HL: Our system naturally handles very challenging lighting conditions. You can take a light bulb with varying colors and see the faceswap reflect the changes in the lighting condition.
FXG: What happens if someone walks up with glasses?
HL: While glasses with thin frames are okay, thick framed glasses can be an issue, as our training does not include subjects with glasses.
FXG: Can you discuss where your hair simulation research is at presently? We know from our previous articles that Pinscreen has done extensive research in this area?
HL: If you are talking about a full head swap, I believe that hairstyle synthesis is certainly a possibility and an interesting future direction. My USC lab has done research in the past on rendering photoreal hair strands using a GAN approach, and we have some new research on authoring facial hair on the face. Hair can span a huge range of styles and shapes, and they have very complex interactions with the face. More sophisticated conditions need to be investigated.
FXG: How was the installation received?
HL: Our installation was one of the highlights of the event, and we had over thousands of participants playing with it, including celebrities and world leaders.
Many people were very interested in learning about the potential dangers of deepfake-type video manipulations, and some were interested in commercial applications,
or simply had fun becoming someone else.
FXG: Do you think attendees were surprised by the rapid advance of technology in this area?

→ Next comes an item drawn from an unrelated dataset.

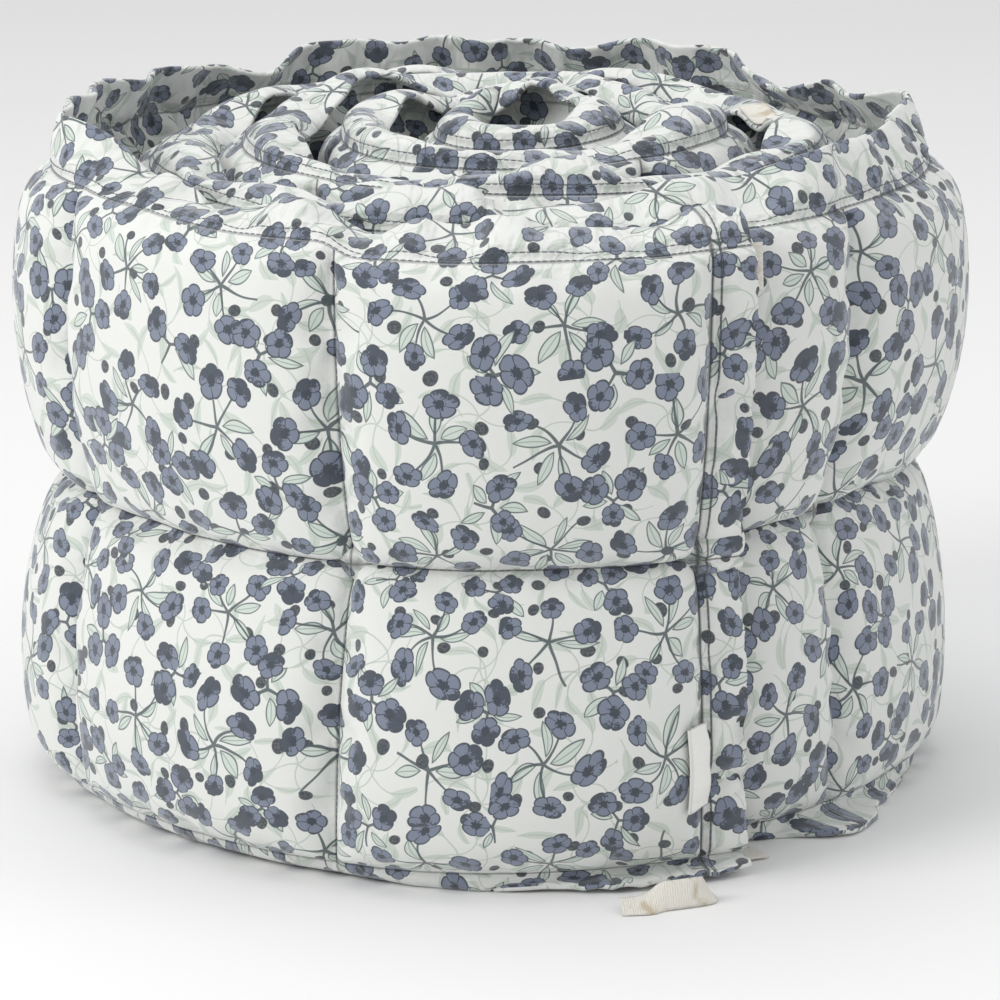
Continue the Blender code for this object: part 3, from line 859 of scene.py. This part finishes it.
class Wire:
    """An output of a material's nodes.  Arithmetic on it adds a math node and gives its output."""

    def __init__(self, finish, socket):
        self.finish = finish
        self.socket = socket

    def __rsub__(self, other):
        return self.finish.math("SUBTRACT", other, self)

    __add__ = operation("ADD")
    __sub__ = operation("SUBTRACT")
    __mul__ = operation("MULTIPLY")
    __truediv__ = operation("DIVIDE")
    __mod__ = operation("FLOORED_MODULO")
    __abs__ = operation("ABSOLUTE")
    __lt__ = operation("LESS_THAN")
    __gt__ = operation("GREATER_THAN")


class Finish:
    """A material under construction: short calls add nodes and link what they are given."""

    def __init__(self, name):
        self.material = bpy.data.materials.new(name)
        self.material.use_nodes = True
        self.tree = self.material.node_tree
        self.shader = self.tree.nodes["Principled BSDF"]

    def feed(self, socket, value):
        if isinstance(value, Wire):
            self.tree.links.new(value.socket, socket)
        else:
            socket.default_value = value

    def node(self, kind, values, **settings):
        """Adds a node with these settings, feeds its inputs, and gives all its outputs."""
        node = self.tree.nodes.new("ShaderNode" + kind)
        for name, setting in settings.items():
            setattr(node, name, setting)
        for place, value in values.items():
            self.feed(node.inputs[place], value)
        return [Wire(self, socket) for socket in node.outputs]

    def math(self, kind, a, b=0.0):
        return self.node("Math", {0: a, 1: b}, operation=kind)[0]

    def most(self, first, *others):
        for other in others:
            first = self.math("MAXIMUM", first, other)
        return first

    def least(self, first, *others):
        for other in others:
            first = self.math("MINIMUM", first, other)
        return first

    def distance(self, x, y):
        return self.math("SQRT", x * x + y * y)

    def vector(self, kind, a, b=(0, 0, 0)):
        return self.node("VectorMath", {0: a, 1: b}, operation=kind)[0]

    def scaled(self, vector, scale):
        return self.node("VectorMath", {0: vector, "Scale": scale}, operation="SCALE")[0]

    def split(self, vector):
        return self.node("SeparateXYZ", {0: vector})

    def join(self, x, y, z=0.0):
        return self.node("CombineXYZ", {0: x, 1: y, 2: z})[0]

    def ramp(self, value, low, high):
        """0 below low, 1 above high, straight between; low may be the larger."""
        return self.node("MapRange", {"Value": value, "From Min": low, "From Max": high})[0]

    def mix(self, share, under, over):
        under, over = (c if isinstance(c, Wire) else (*c, 1) for c in (under, over))
        return self.node("Mix", {"Factor": share, 6: under, 7: over}, data_type="RGBA")[2]

    def noise(self, vector, scale, detail=2.0):
        return self.node("TexNoise", {"Vector": vector, "Scale": scale, "Detail": detail})[0]

    def chance(self, vector):
        """Three random numbers for a whole-number place."""
        return self.split(self.node("TexWhiteNoise", {"Vector": vector}, noise_dimensions="3D")[1])

    def cloth_place(self):
        """The place on the flat cloth, in mm."""
        return self.scaled(self.node("UVMap", {}, uv_map="cloth")[0], MM)

    def bump(self, height, distance, under=None):
        values = {"Height": height, "Distance": distance}
        if under is not None:
            values["Normal"] = under
        return self.node("Bump", values)[0]

    def surface(self, colour, normal, levels):
        """Feeds the shader, sets its other inputs by name, and gives the finished material."""
        self.feed(self.shader.inputs["Base Color"], colour)
        self.feed(self.shader.inputs["Normal"], normal)
        for name, level in levels.items():
            self.shader.inputs[name].default_value = level
        return self.material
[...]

HL: Yes, even though many already knew about deepfakes, they certainly did not expect the technology to be real-time already. We have shown some other non-real-time examples that we were experimenting with, and they were shocked by the fidelity and wanted to learn more about how to prevent its misuse and how lawmakers can get involved in developing new regulations given how fast the technology advances. I think our installation has accomplished its purpose in raising awareness of deepfake-type technologies.